Photo by Helen Orr/Getty Images

Woolworths in Australia is accused of "cancelling women," the Daily Mail reported Wednesday, after offering tampons to "people who menstruate" instead of to women.

What are the details?

According to the report, the store chain was announcing a partnership with nonprofit organization Share the Dignity, a group that provides free tampons in public vending machines.

In a LinkedIn social media post, the store wrote, "The 100th Dignity Vending Machine funded by Woolworths has just been installed to help people who menstruate access period care items free of charge."

"Together with Share the Dignity, we’ve helped more than 56,000 people access these essential products so that regardless of their circumstances, they can be afforded dignity, confidence and mobility during their period," the post continued. "We aim to care for all Australians and are thrilled that the Dignity Vending Machines we've funded will help more people across the country access the products they need."

What was the response?

Dr. Bella A'Brera, author and director of the Foundations of Western Civilisation Program at the Institute of Public Affairs, said, however, that the company's "gender-neutral language undermined biological fact."

"By caving into the extreme views of a vocal minority, Woolworths has decided to cancel women," A'Brera said. "Woolworths needs to remember that it is a supermarket. Its purpose is to sell groceries, not radical gender theory."

She told radio broadcaster Liam Bartlett that "radical gender theory has embedded itself into all our institutions."

“Woolworths refusing to use the word ‘woman,’ they are excluding their entire market because as you and I know, the only people who do menstruate are women,” she told Bartlett.

A spokesperson for the store said that the grocery store chain was not aiming to be political with its Share the Dignity partnership.

"Our partnership with Share the Dignity has helped provide period care products to tens of thousands of women and other people who need them across Australia," the spokesperson said, noting that such products are "available to all women, girls, non-binary, and transgender people" as well as "family members collecting them on someone's behalf."

An opposing viewpoint

In 2021, sexuality education consultant Joanna Anagnostou told Moxie that gendered language when discussing menstruation is damaging to people who identify as transgender and nonbinary.

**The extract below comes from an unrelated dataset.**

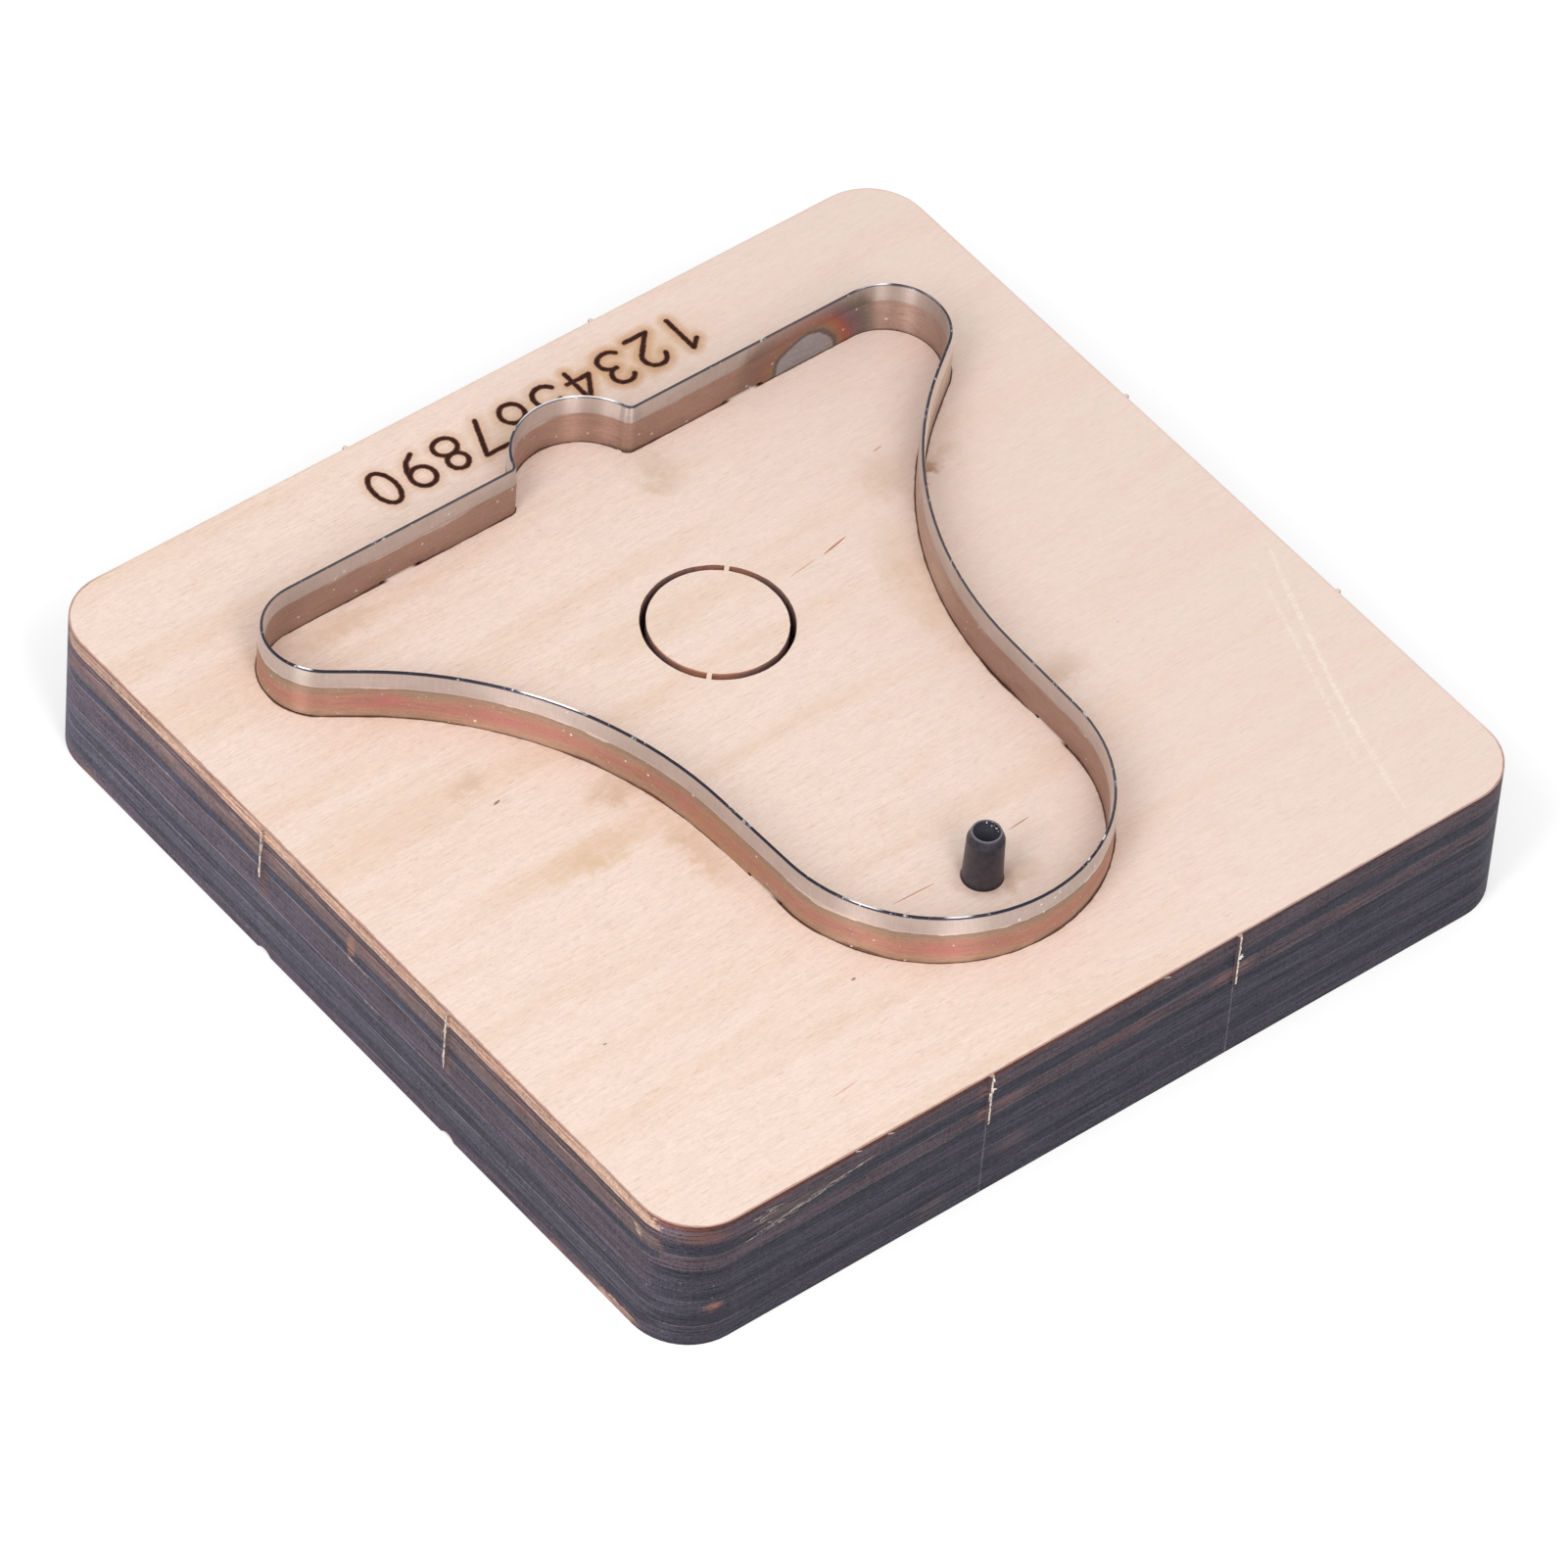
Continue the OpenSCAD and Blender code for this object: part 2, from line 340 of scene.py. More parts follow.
    def _specks(self) -> bpy.types.NodeTree:
        """Small round specks strewn over a surface."""
        takes = {"Place": "Vector", "Spacing": "Float", "Size": "Float", "Share": "Float"}
        tree, w, given = self._new("strewn_specks", takes, ("Mask",))
        scale = w.over(1.0, given["Spacing"])
        cells = w.add("TexVoronoi", {"Vector": given["Place"], "Scale": scale})
        reach = w.times(cells.outputs["Distance"], given["Spacing"])
        lot, other, _ = w.parts(cells.outputs["Color"])
        size = w.times(given["Size"], w.scaled(other, 0.8, 0.4))
        near = w.span(w.over(reach, size), 1.0, 0.5)
        mask = w.times(near, w.math("LESS_THAN", lot, given["Share"]))
        return self._close(tree, {"Mask": mask})

    def _outline(self) -> bpy.types.NodeTree:
        """The distance from the rule's middle line, and the same with its sign, positive outside."""
        tree, w, given = self._new("rule_outline", {"Place": "Vector"}, ("Distance", "Side"))
        x, y, _ = w.parts(given["Place"])
        flat = w.add("CombineXYZ", {0: w.positive(x), 1: y, 2: 0.0}).outputs[0]
        nearest: Feed = 50.0
        side: Feed = 50.0
        for step in OUTLINE:
            if isinstance(step, Bend):
                signed, within = self._from_bend(w, flat, step)
            else:
                signed, within = self._from_straight(w, flat, step)
            missed = w.times(w.minus(1.0, within), 50.0)
            reach = w.plus(w.positive(signed), missed)
            closer = w.math("LESS_THAN", reach, nearest)
            side = w.scaled(closer, w.minus(signed, side), side)
            nearest = w.least(reach, nearest)
        return self._close(tree, {"Distance": nearest, "Side": side})

    @staticmethod
    def _from_bend(w: Wiring, flat: Socket, step: Bend) -> tuple[Socket, Socket]:
        """The signed distance from a bend, and whether a place lies in its sector."""
        middle = math.radians((step.start + step.end) / 2)
        half = math.radians((step.end - step.start) / 2)
        offset = w.vector("SUBTRACT", flat, (*step.centre, 0.0)).outputs[0]
        length = w.vector("LENGTH", offset).outputs["Value"]
        heading = w.vector("NORMALIZE", offset).outputs[0]
        aim = w.vector("DOT_PRODUCT", heading, (math.sin(middle), math.cos(middle), 0.0)).outputs["Value"]
        sign = -1.0 if step.outward else 1.0
        signed = w.times(w.minus(length, step.radius), sign)
        return signed, w.math("GREATER_THAN", aim, math.cos(half) - 0.0005)

    @staticmethod
    def _from_straight(w: Wiring, flat: Socket, step: Straight) -> tuple[Socket, Socket]:
        """The signed distance from a straight, and whether a place lies beside it."""
        run = Vector(step.end) - Vector(step.start)
        along = run.normalized()
        middle = (Vector(step.start) + Vector(step.end)) / 2
        offset = w.vector("SUBTRACT", flat, (middle.x, middle.y, 0.0)).outputs[0]
        signed = w.vector("DOT_PRODUCT", offset, (-along.y, along.x, 0.0)).outputs["Value"]
        ahead = w.positive(w.vector("DOT_PRODUCT", offset, (along.x, along.y, 0.0)).outputs["Value"])
        return signed, w.math("LESS_THAN", ahead, run.length / 2 + 0.01)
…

"It reinforces the false idea that menstruation equals woman," Anagnostou said. "This language implies that some may not be 'real' women if they do not have a period; it implies that trans men and non-binary people are women because they may have periods. It even implies that some cisgender (a person whose sense of personal identity or gender aligns with the biological sex they were assigned at birth) women are not women because they do not experience periods."